_RECORDS FOR THIS EXERCISE_
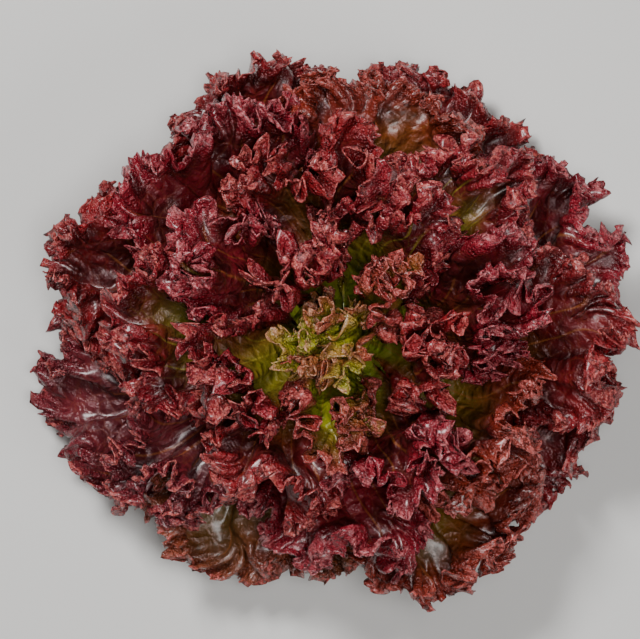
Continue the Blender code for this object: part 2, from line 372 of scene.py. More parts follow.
@dataclass(frozen=True)
class Teeth:
    """The pointed teeth of a margin and the rounded lobes that carry them.

    The drift, size and curl vary over lengths that are counted in teeth, and the lobes' drift over metres.
    """

    length: float = 0.0025
    depth: float = 0.0020
    lobe_length: float = 0.021
    lobe_depth: float = 0.0045
    lobe_reach: float = 0.022
    tooth_reach: float = 0.0030
    curl: float = 0.5
    jag: float = 0.0010
    jag_length: float = 0.0007
    drift: float = 0.9
    drift_length: float = 2.3
    sizes: Pair = (0.75, 0.6)
    size_length: float = 1.4
    point: float = 1.8
    tooth_floor: float = 0.35
    lobe_floor: float = 0.6
    lobe_drift: float = 0.35
    lobe_drift_length: float = 0.019
    curl_length: float = 1.9

    def shift(self, arc: Array, inwards: Array, grain: Grain) -> tuple[Array, Array]:
        """How far the teeth and lobes move the margin.

        Args:
            arc: the distance along the margin, in metres.
            inwards: the distance in from the margin, in metres.
            grain: the noise that makes the teeth uneven.

        Returns:
            The distances outwards and along the blade's normal.
        """
        drift = self.drift * grain.along(arc, self.drift_length * self.length)
        beat = np.abs(2.0 * ((arc / self.length + drift) % 1.0) - 1.0)
        size = self.depth * (self.sizes[0] + self.sizes[1] * grain.along(arc, self.size_length * self.length))
        shape = size * (beat**self.point - self.tooth_floor) + self.jag * grain.along(arc, self.jag_length)
        tooth = shape * nearness(inwards, self.tooth_reach)
        drift = self.lobe_drift * grain.along(arc, self.lobe_drift_length)
        swell = np.abs(np.sin(math.pi * (arc / self.lobe_length + drift))) - self.lobe_floor
        lobe = self.lobe_depth * swell * nearness(inwards, self.lobe_reach)
        curl = self.curl * np.sign(grain.along(arc + self.length, self.curl_length * self.length))
        return tooth + lobe, curl * tooth


@dataclass
class Sheet:
    """Points, triangles, and a value for each point by attribute name. A "thickness" is in metres."""

    points: Array
    faces: Array
    values: dict[str, Array]

    def joined(self, others: list["Sheet"]) -> "Sheet":
        """This sheet with others in the same mesh.

        Args:
            others: sheets with the same attributes.

        Returns:
            One sheet of them all.
        """
        sheets = [self, *others]
        starts = np.cumsum([0] + [len(sheet.points) for sheet in sheets[:-1]])
        faces = [sheet.faces + start for sheet, start in zip(sheets, starts)]
        values = {key: np.concatenate([sheet.values[key] for sheet in sheets]) for key in self.values}
        return Sheet(np.concatenate([sheet.points for sheet in sheets]), np.concatenate(faces), values)

    def mesh(self, name: str) -> bpy.types.Mesh:
        """The sheet as a smooth mesh with its attributes.

        Args:
            name: the mesh's name.

        Returns:
            The mesh.
        """
        mesh = bpy.data.meshes.new(name)
        mesh.vertices.add(len(self.points))
        mesh.vertices.foreach_set("co", self.points.astype(np.float32).ravel())
        mesh.loops.add(self.faces.size)
        mesh.loops.foreach_set("vertex_index", self.faces.astype(np.int32).ravel())
        mesh.polygons.add(len(self.faces))
        mesh.polygons.foreach_set("loop_start", np.arange(0, self.faces.size, 3, dtype=np.int32))
        mesh.update(calc_edges=True)
        mesh.polygons.foreach_set("use_smooth", np.ones(len(self.faces), dtype=bool))
        for key, numbers in self.values.items():
            if key != "thickness":
                attribute = mesh.attributes.new(key, "FLOAT", "POINT")
                attribute.data.foreach_set("value", numbers.astype(np.float32))
        return mesh

    def thickened(self, name: str, grades: int = 24) -> bpy.types.Object:
        """The sheet as an object whose thickness comes from a modifier.

        Args:
            name: the object's name.
            grades: the number of steps that the thickness is rounded to.

        Returns:
            The object, linked to the scene.
        """
        obj = placed(name, self.mesh(name))
        thickness = self.values["thickness"]
        thickest = float(thickness.max())
        group = obj.vertex_groups.new(name="thickness")
        grade = np.round(thickness / thickest * grades).astype(int)
        for n in np.unique(grade):
            group.add(np.flatnonzero(grade == n).tolist(), float(n) / grades, "REPLACE")
        solid = obj.modifiers.new("Blade", "SOLIDIFY")
        solid.thickness = thickest
        solid.offset = 0.0
        solid.vertex_group = group.name
        solid.thickness_vertex_group = 0.0
        return obj


def placed(name: str, data: bpy.types.ID) -> bpy.types.Object:
    """A new object with its data, linked to the scene.

    Args:
        name: the object's name.
        data: its mesh, light or camera.

    Returns:
        The object.
    """
    obj = bpy.data.objects.new(name, data)
    bpy.context.scene.collection.objects.link(obj)
    return obj


def strip(low: int, columns: int, high: int, next_columns: int) -> Array:
    """Triangles between two rows of points.

    Args:
        low: the first row's first point.
        columns: the number of columns in the first row.
        high: the second row's first point.
        next_columns: the number in the second row, the same or twice as many.

    Returns:
        The triangles, as rows of three points.
    """
    i = np.arange(columns)
    a, b = low + i, low + i + 1
    if next_columns == columns:
        c, d = high + i, high + i + 1
        return np.concatenate([np.stack([a, b, d], 1), np.stack([a, d, c], 1)])
    c, d, e = (high + 2 * i + n for n in range(3))
    return np.concatenate([np.stack([a, b, d], 1), np.stack([a, d, c], 1), np.stack([b, e, d], 1)])


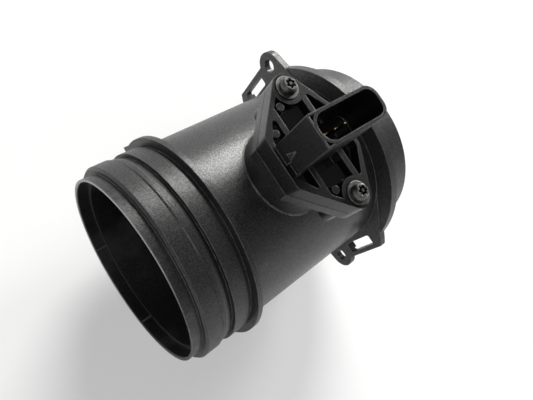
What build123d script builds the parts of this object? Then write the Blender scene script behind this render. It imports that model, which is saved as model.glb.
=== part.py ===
from build123d import *
import os

os.makedirs("parts", exist_ok=True)

# Mass airflow sensor. X runs along the measuring tube from the hose mouth to the
# flange, Z along the plug-in axis of the sensor, origin at the centre of the mouth.

# measuring tube
BORE_R = 41.0
MOUTH_R = 42.6           # counterbore at the hose mouth
MOUTH_DEPTH = 5.8
HOSE_R = 44.0            # thin lip of the hose mouth
GROOVE_R = 44.8          # root between the hose ribs
TUBE_R = 45.7
RIB_R = 46.9
RIB_1_X, RIB_2_X = (5.0, 12.5), (19.1, 26.4)
BARB_X0, BARB_R = 12.9, 46.2      # low barb between the two ribs
STOP_X0, STOP_X1, STOP_R = 28.6, 31.0, 50.1
TAB_T = 1.6

# airbox end
WING_X, WING_T = 112.0, 3.6
DISC_X0, DISC_X1, DISC_R = 112.5, 117.0, 54.4
COLLAR_X, COLLAR_R = 137.0, 47.3
SEAT_R, SEAT_X = 44.4, 119.0     # seat of grid and screen inside the collar
HOLE_Y, HOLE_Z, HOLE_R = 53.8, 20.0, 3.4
LOBE_R = 7.3
WING_Y = 57.3            # straight outer edge of a wing
SLOT = (49.2, 54.8, -10.0, 9.6)

# sensor seat
TURRET_X, TURRET_R = 67.7, 20.0
NECK_R, NECK_BORE_R = 15.8, 16.0
LEDGE_Z0, LEDGE_Z1 = 56.8, 62.0  # housing ledge under the sensor plate
LEDGE_TAPER, LEDGE_NOSE_R = 2.6, 0.7
BOSS_R, BOSS_Z = 3.9, 46.0    # screw boss that hangs under each ear
PLATE_Z = 69.0
EAR_X, EAR_Y, EAR_R = 70.2, 24.1, 6.2
PLATE_X0, PLATE_X1 = 47.2, 85.4
NOSE_R = 3.2                 # plate corners at the leaning end face
VERTEX_Y0, VERTEX_Y1 = 9.8, 8.6
POCKET_Z = 63.6

# connector
SHROUD_X0, SHROUD_X1, SHROUD_Y, SHROUD_Z = 49.9, 83.3, 6.55, 91.8
SHROUD_WALL = 1.25
SOCKET_Z = 72.5
BLADE_X = (57.9, 63.5, 69.1, 74.7)
BLADE_W, BLADE_T, BLADE_TIP_Z = 1.7, 0.6, 80.0

# measuring finger
FINGER_X0, FINGER_X1, FINGER_Y, FINGER_Z = 52.7, 82.7, 6.75, -9.0
NECK_Z = 40.5
LID_T = 1.5

# screws
HEAD_R, SHANK_R, SHANK_Z = 3.6, 2.0, 49.0
WASHER_R, WASHER_Z, WASHER_T = 4.9, 68.3, 1.0


def xcyl(r, x0, x1):
    # cylinder about the tube axis
    return Pos((x0 + x1) / 2, 0, 0) * Rot(0, 90, 0) * Cylinder(r, x1 - x0)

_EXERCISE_
Please output the exact lines of the records above, beginning with the first and stopping after the line that holds "grain: the noise", and nothing else.

_ANSWER TO THIS EXERCISE_
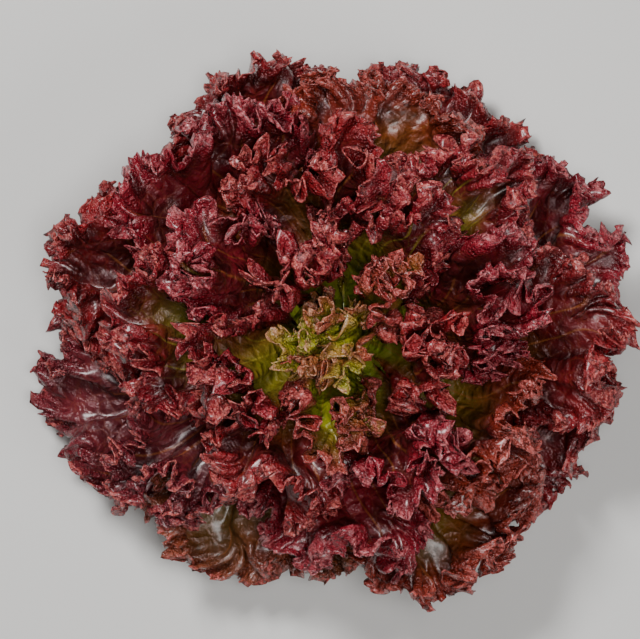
Continue the Blender code for this object: part 2, from line 372 of scene.py. More parts follow.
@dataclass(frozen=True)
class Teeth:
    """The pointed teeth of a margin and the rounded lobes that carry them.

    The drift, size and curl vary over lengths that are counted in teeth, and the lobes' drift over metres.
    """

    length: float = 0.0025
    depth: float = 0.0020
    lobe_length: float = 0.021
    lobe_depth: float = 0.0045
    lobe_reach: float = 0.022
    tooth_reach: float = 0.0030
    curl: float = 0.5
    jag: float = 0.0010
    jag_length: float = 0.0007
    drift: float = 0.9
    drift_length: float = 2.3
    sizes: Pair = (0.75, 0.6)
    size_length: float = 1.4
    point: float = 1.8
    tooth_floor: float = 0.35
    lobe_floor: float = 0.6
    lobe_drift: float = 0.35
    lobe_drift_length: float = 0.019
    curl_length: float = 1.9

    def shift(self, arc: Array, inwards: Array, grain: Grain) -> tuple[Array, Array]:
        """How far the teeth and lobes move the margin.

        Args:
            arc: the distance along the margin, in metres.
            inwards: the distance in from the margin, in metres.
            grain: the noise that makes the teeth uneven.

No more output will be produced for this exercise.